Let $AL$ meet $(ABCD)$ at $E$, so now $E$ is on $MC$ and Pascal for $BBAECD$ proves that $K-M-L$.

Let $AL//A'M$, $A'$ in $AK$. Then, $ALD$ and $A'MC$ are homothetic. Also, $\angle A'MC=\angle ALD=180-\angle ADL-\angle DAL=180-\angle ACB-\angle CAB=\angle ABC$. So, points $(A', B, C, M)$ are cyclic. Therefore, $\angle CBM=\angle CA'M=\angle DAL=\angle CAB$. In conclusion, $BM$ touches $\omega$.

Let $E = \omega \cap AL$. Then we get $BC = DE$, which means $BD \parallel CE$, hence $E, C, M$ are collinear. Now let the tangent of $\omega$ at $B$ meets $CE$ at $M'$. Applying Pascal's theorem on hexagon $BBDCEA$, we get $K, L, M'$ are collinear, which means $M = M'$, as desired. $\blacksquare$

Let $E$ be the point such that $CE\parallel BD$ and $E$ lies on circle. Then, $A,L,E$ must be collinear. Applying Pascal's Theorem on $BBDCEA$, we get that $CE\cap BB, EA\cap BD, AB\cap DC$ are collinear. We know that $L=AE\cap BD$, and $K=AB\cap DC$. So, lines $KL,CE,BB$ are concurrent. But we know that $KL,CE$ concur at $M$. Hence, $M$ lies on tangent to $B$ at circle. $\blacksquare$

okay man. okay. NEALLY. OKAY MAN. Forget $K$ exists. Let $AL$ meet the circumcircle at $X$. Define $M'$ as the intersection of the tangent from $B$ and the line parallel to $BD$ thru $C$ (which is just $XC$). We then just want to prove $M' = M$, which is equivalent to proving that $LM', AB,CD$ are concurrent. By Desargues theorem, this is equivalent to proving that $AD \cap BC, DL \cap CM', LA \cap M' B$ are collinear. We can simplify these as $AD \cap BC, BD \cap CX, AX \cap BB$. The second is just the point at infinity along $BD$, so we just want to show that the line formed by $AD \cap BC$ and $AX \cap BB$ is parallel to $BD$. We just use complex numbers, clearly $X = \frac{bd}{c}$, then $AX \cap BB = \frac{b^2(a + \frac{bd}{c}) - \frac{2ab^2d}{c}}{b^2 - \frac{abd}{c}} = \frac{2abd - abc - b^2d}{ad - bc}$. Then $AD \cap BC = \frac{adb + adc - bca - bcd}{ad - bc}$. Thus we need to verify $\frac{(adc +b^2d - bdc - adb)}{(ad - bc) (b - d)} = \frac{d(b^2 + ac - ab - cb)}{(ad - bc) (b - d)}$ is self conjugating. This is obvious.
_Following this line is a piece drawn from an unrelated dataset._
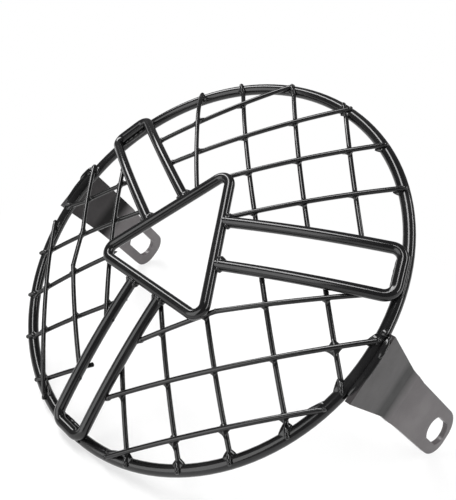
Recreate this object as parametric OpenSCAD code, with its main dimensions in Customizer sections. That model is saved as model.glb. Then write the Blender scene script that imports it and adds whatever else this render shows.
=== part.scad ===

Let $AL$ meet $\omega$ again at $X$. The result follows by pascal on $AXCDBB$.

SRMC 2022 P1 Let $AL$ intersects $\omega$ again at $Z$, then apply pascal on $BBDCZA$ and you are done.

wow Let $AL$ intersect $(ABCD)$ again at $X$. Since $\measuredangle BAX = \measuredangle CAD$. Then $BXCD$ is an isosceles trapezoid so $M$ lies on $XC$. Now pascal on $BBAXCD$ gives that the intersection of the tangent at $B$ and $XC$ lies on $KL$, however this point is $M$ proving the desired tangency.

Condition gives $\angle DAL=\angle BDC$. Note that since $MC\parallel DL$, we have $$\angle BCM=\angle BCK-\angle MCK=\angle DAB-\angle BDK=\angle LAB$$On the other hand, let point $F$ be on the segment $AK$ such that $MF\parallel AL$. Thus $\angle MFK=\angle LAB=\angle MCK$ implying $BCMF$ is a cyclic quadrilateral. And since $CF\parallel AD$, we get that $$\angle CBM=\angle CFM=\angle CFK-\angle MFK=\angle DAB-\angle LAB=\angle DAL=\angle BDC$$From which the result follows that $BM$ is tangent to $w$ at $B$.

The main claim is the following: Claim: $\triangle BMC \sim \triangle DCB$. Proof: $\angle MCB = \angle CBD$ by parallel lines, and \[\frac{CM}{BC} = \frac{CM}{DL} \cdot \frac{DL}{BC} =\frac{KC}{KD} \cdot \frac{AD}{AC} = \frac{AC}{BD} \cdot \frac{BC}{AD} \cdot \frac{AD}{AC} = \frac{BC}{BD}. \ \blacksquare\] So $\angle MBC = \angle CDB$, implying desired tangency.